- _Given task_: Out of the lines in this data, how many include "Write"? Give the number and nothing else.

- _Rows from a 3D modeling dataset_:
# # # # #

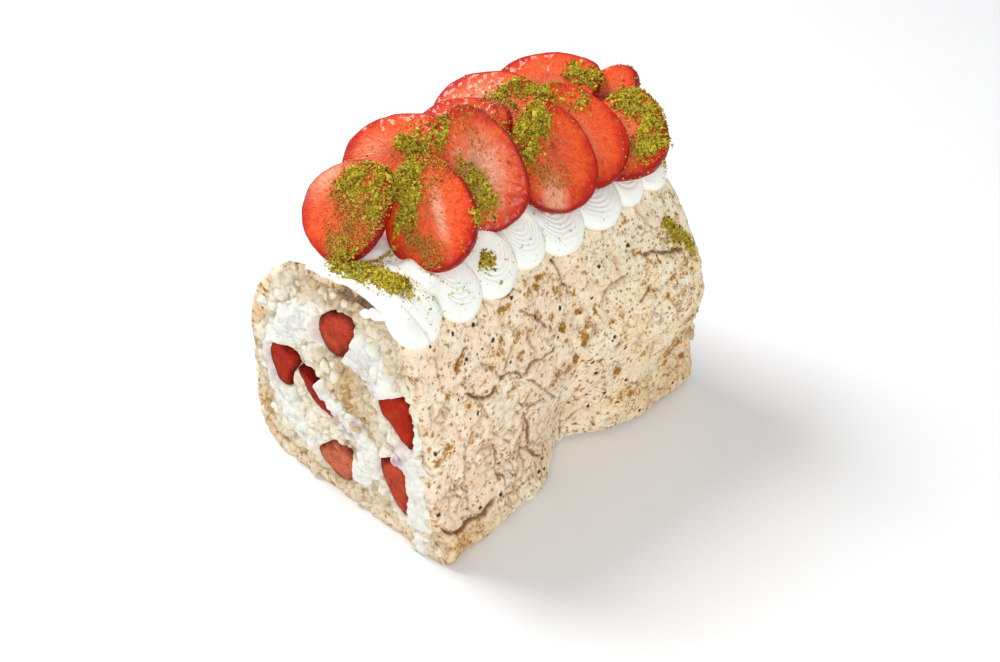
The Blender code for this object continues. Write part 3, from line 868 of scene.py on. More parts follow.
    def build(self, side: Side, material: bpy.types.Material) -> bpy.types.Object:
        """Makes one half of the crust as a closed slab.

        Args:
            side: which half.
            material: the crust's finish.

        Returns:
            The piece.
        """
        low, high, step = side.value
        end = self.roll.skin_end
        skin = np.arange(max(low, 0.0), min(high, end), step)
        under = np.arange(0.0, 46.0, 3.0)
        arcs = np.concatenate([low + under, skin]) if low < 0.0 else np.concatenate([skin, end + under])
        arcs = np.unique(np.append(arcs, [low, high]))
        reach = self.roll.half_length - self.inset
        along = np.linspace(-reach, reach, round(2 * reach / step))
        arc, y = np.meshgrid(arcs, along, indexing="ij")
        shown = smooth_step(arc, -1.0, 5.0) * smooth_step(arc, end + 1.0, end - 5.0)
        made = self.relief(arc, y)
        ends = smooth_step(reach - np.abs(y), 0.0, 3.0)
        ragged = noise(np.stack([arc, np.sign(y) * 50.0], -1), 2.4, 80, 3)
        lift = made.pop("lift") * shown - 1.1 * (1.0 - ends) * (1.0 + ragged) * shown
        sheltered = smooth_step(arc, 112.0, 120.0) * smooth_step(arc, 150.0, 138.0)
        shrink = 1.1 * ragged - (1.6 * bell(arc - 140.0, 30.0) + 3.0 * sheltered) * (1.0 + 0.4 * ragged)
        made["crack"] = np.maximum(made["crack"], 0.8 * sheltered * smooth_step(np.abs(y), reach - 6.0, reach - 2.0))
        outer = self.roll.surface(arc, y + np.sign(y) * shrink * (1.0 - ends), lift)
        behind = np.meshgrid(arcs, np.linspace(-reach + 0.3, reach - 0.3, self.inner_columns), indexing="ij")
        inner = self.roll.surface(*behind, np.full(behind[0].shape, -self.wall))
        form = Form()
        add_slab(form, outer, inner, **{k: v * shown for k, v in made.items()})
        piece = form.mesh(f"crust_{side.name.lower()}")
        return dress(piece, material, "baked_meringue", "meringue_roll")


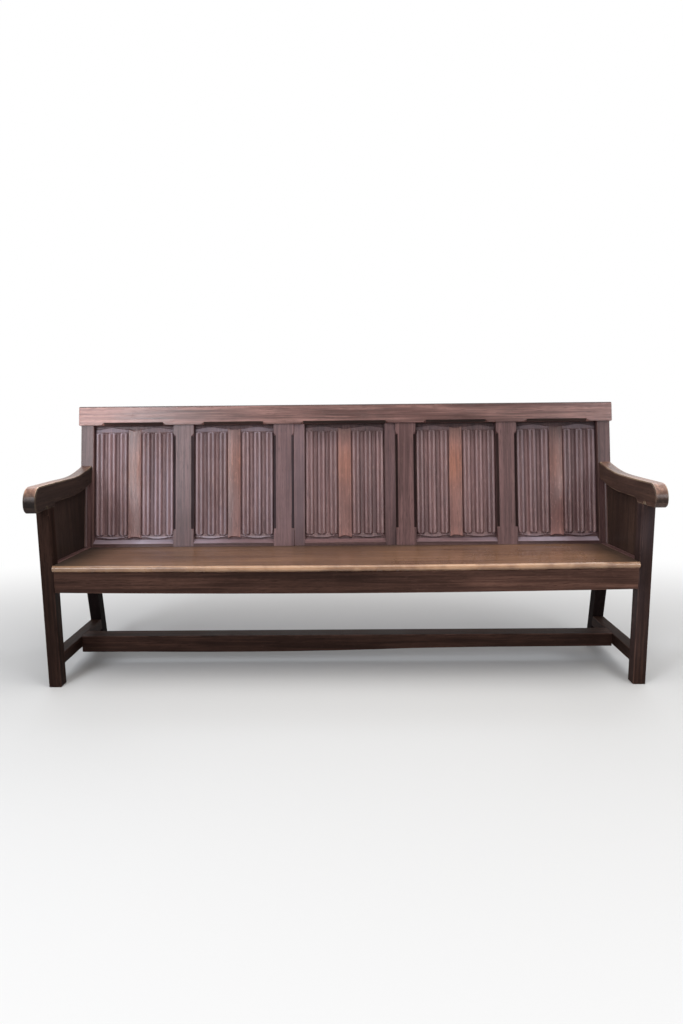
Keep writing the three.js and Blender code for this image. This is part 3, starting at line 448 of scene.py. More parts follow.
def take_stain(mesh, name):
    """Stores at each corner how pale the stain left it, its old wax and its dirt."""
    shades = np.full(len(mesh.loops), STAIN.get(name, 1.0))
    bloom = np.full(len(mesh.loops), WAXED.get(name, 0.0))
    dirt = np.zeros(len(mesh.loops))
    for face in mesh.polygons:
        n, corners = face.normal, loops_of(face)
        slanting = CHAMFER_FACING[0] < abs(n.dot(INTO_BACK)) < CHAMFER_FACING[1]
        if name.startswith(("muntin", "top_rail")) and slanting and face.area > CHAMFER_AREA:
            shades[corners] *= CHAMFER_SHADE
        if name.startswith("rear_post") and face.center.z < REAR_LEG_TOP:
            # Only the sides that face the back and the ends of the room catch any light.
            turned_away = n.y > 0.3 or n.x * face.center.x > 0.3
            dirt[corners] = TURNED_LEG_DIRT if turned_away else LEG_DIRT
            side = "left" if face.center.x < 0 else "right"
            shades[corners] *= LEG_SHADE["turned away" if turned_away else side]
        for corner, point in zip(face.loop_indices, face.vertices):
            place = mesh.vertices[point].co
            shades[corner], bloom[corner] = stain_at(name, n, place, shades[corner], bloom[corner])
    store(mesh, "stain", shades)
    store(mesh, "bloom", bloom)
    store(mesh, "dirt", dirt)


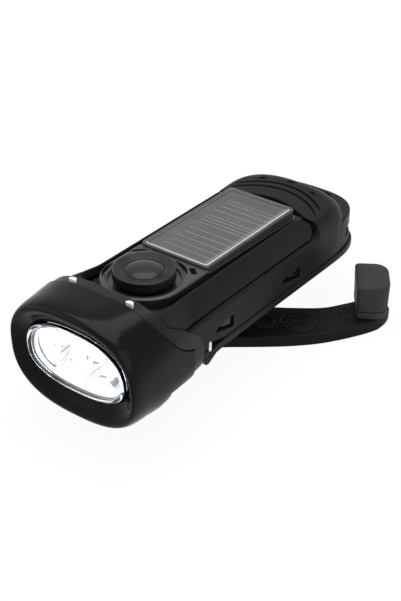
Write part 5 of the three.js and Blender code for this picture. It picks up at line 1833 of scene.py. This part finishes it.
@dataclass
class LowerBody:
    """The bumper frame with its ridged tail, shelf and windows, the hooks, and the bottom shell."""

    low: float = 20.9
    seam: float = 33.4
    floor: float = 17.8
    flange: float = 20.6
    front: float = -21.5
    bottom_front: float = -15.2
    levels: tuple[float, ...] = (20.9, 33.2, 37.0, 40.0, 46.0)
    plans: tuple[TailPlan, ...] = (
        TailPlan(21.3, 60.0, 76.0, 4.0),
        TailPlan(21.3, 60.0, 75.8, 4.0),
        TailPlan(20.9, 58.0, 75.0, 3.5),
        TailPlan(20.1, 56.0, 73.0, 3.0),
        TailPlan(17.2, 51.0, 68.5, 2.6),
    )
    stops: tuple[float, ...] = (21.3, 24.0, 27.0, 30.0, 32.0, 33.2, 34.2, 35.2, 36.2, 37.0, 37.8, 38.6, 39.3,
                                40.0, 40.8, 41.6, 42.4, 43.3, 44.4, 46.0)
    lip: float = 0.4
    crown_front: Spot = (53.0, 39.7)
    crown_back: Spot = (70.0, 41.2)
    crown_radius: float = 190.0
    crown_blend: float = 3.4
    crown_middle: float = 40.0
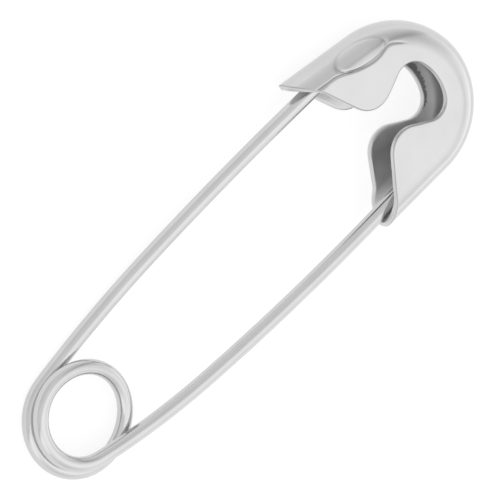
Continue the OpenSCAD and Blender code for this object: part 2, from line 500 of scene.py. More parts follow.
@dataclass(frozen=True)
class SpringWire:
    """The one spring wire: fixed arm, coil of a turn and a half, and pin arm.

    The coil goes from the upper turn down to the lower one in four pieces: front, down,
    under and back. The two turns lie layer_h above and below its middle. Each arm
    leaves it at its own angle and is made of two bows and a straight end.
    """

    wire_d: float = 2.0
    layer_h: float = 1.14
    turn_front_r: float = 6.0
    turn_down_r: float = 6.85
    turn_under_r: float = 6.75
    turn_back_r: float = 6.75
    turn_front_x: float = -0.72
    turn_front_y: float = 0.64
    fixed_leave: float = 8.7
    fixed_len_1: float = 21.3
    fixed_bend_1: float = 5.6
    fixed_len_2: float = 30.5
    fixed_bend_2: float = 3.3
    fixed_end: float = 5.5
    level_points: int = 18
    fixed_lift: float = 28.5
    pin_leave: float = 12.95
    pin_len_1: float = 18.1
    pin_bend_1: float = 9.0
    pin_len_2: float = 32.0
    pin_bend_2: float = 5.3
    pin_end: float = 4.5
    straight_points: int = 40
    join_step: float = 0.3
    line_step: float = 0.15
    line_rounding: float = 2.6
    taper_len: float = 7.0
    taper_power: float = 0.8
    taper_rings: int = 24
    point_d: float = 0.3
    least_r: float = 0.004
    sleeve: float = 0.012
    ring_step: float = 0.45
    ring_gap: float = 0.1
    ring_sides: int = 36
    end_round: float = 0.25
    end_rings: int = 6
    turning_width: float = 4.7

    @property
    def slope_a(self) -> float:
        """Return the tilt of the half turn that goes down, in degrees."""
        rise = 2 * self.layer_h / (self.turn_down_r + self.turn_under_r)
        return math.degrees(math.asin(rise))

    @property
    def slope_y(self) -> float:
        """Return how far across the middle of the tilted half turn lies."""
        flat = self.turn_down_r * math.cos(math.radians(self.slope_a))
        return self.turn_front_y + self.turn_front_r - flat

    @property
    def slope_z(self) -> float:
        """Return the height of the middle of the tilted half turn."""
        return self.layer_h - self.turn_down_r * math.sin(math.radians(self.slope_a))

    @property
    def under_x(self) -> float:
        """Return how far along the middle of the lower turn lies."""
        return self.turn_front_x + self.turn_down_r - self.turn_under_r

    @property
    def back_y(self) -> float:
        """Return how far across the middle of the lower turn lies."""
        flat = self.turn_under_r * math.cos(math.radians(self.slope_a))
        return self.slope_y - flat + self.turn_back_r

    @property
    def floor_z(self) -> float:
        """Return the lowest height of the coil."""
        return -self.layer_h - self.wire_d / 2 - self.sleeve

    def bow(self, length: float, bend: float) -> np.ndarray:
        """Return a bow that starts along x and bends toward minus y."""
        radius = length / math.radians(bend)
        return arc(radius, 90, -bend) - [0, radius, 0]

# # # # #

- _Solution_: 2